Cornes impressionnantes, narines fumantes, torse en bois délicatement sculpté, Lilith, la colossale femme-scorpion de l'opéra urbain conçu par la compagnie de théâtre de rue La Machine, a déambulé samedi parmi une foule compacte dans le vieux Toulouse.
"Elle est grande, hein?", murmure une mère à son jeune fils, qu'elle tient à bout de bras pour qu'il puisse voir Lilith. Non loin de là, une fillette aux cheveux blonds affiche un air inquiet face à ce monstre qui s'anime sur une bande son de râles et de murmures.
On aurait pu croire que l'apparition d'un scorpion géant viderait les rues toulousaines, mais les curieux se sont pressés par milliers samedi dès 10H00 pour admirer la nouvelle protagoniste mythique de La Machine.
Son réveil, vendredi soir, a signé le premier acte de ce spectacle, "La Porte des ténèbres", au cours duquel la géante tentera "d'ouvrir un passage vers l'au-delà" pour soumettre de nouvelles "âmes damnées" et ainsi étendre son pouvoir, selon le livret accompagnant cette performance, distribué largement et disponible via QR code.
Pour la première scène de la journée de samedi, Lilith semble chercher du regard Astérion le minotaure, un colosse de 47 tonnes pour 14 m de haut qui, depuis le premier opus de cet opéra, en 2018, est devenu le gardien de la Ville rose.
D'un rythme lent et majestueux, Lilith rallie la place du Capitole, à quelques centaines de mètres de là, accompagnée par des centaines de personnes, dont beaucoup d'enfants.
Aiguillon
Quelques chanceux profitent du passage de l'immense machine aux balcons de leurs logements, mais les machinistes semblent prendre un malin plaisir à diriger dans leur direction les panaches de vapeur que Lilith propulse par ses narines ou son aiguillon de scorpion.
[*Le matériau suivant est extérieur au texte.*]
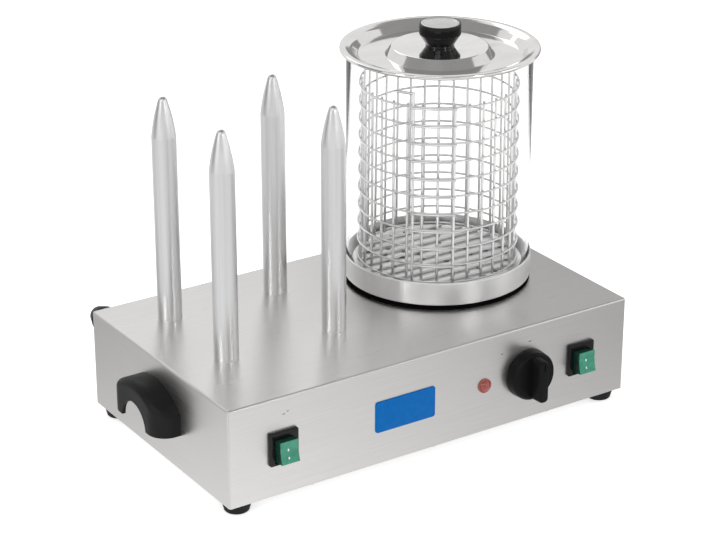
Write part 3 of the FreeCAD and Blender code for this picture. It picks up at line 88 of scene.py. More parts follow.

Avec la "Porte des ténèbres", le metteur en scène François Delarozière voulait "rendre la ville enchantée, rendre la ville merveilleuse", a-t-il confié quelques jours plus tôt à l'AFP.
"Je veux simplement laisser un souvenir à vie, une marque dans l'esprit. J'aime que le public retrouve ce regard d'enfant, un moment où on oublie les préjugés, les croyances et se retrouve face à une émotion qui soit un peu totale et dans l'espace public", a-t-il expliqué.
Mission accomplie, à en juger par les mines ébahies, malgré la grisaille parfois accompagnée d'une légère bruine. "Un petit peu de pluie, pas trop, en tout cas le succès populaire est là", se réjouit néanmoins auprès de l'AFP le maire de la ville Jean-Luc Moudenc.
En 2018, le premier opus avait rassemblé 800.000 personnes. Les organisateurs en attendent cette fois un million. Sur la journée de vendredi, 100.000 curieux, selon la mairie, sont déjà venus admirer les machines.
"Heureusement que les évêques nous ont consacrés, hein?", lance, goguenarde, une femme aux yeux bleus et cheveux frisés.
L'approche de l'événement a en effet été marquée par une polémique alimentée notamment par l'archevêque de Toulouse, qui a dénoncé un spectacle "ténébreux" accompagné d'"une symbolique satanique". Le metteur en scène ainsi que Jean-Luc Moudenc se sont vivement défendus d'avoir voulu manquer de respect à une quelconque religion.
Danse périlleuse
Au coeur du centre-ville, fermé à la circulation à l'occasion de cet événement phare de la programmation culturelle de la métropole toulousaine, qui a financé le projet pour un coût total de 4,7 millions d'euros, Lilith émerge enfin sur la place du Capitole où se dresse Astérion encore endormi.
"C'est incroyable, c'est un peu surréaliste. Il y a quelque chose qui se passe, le fait que ce soit du spectacle vivant en plus, c'est quelque chose qui est assez exceptionnel", s'exclame Barbara Quisol, 27 ans, animatrice de dessins animés.
Au rythme impulsé par les musiciens installés au balcon de l'hôtel de ville, tantôt envoûtant, tantôt virevoltant, la femme-scorpion s'approche doucement du minotaure en faisant le tour de la place devant des milliers de regards et smartphones immortalisant la scène.
Astérion, venu protéger la ville, ne peut résister au sort que lui jette Lilith. Les deux immenses machines amorcent une danse périlleuse pour les nombreux machinistes accrochés à ces colossales structures de bois et d'aciers, avant de se séparer et de repartir dans deux rues séparées, sous un tonnerre d'applaudissements et de vivats.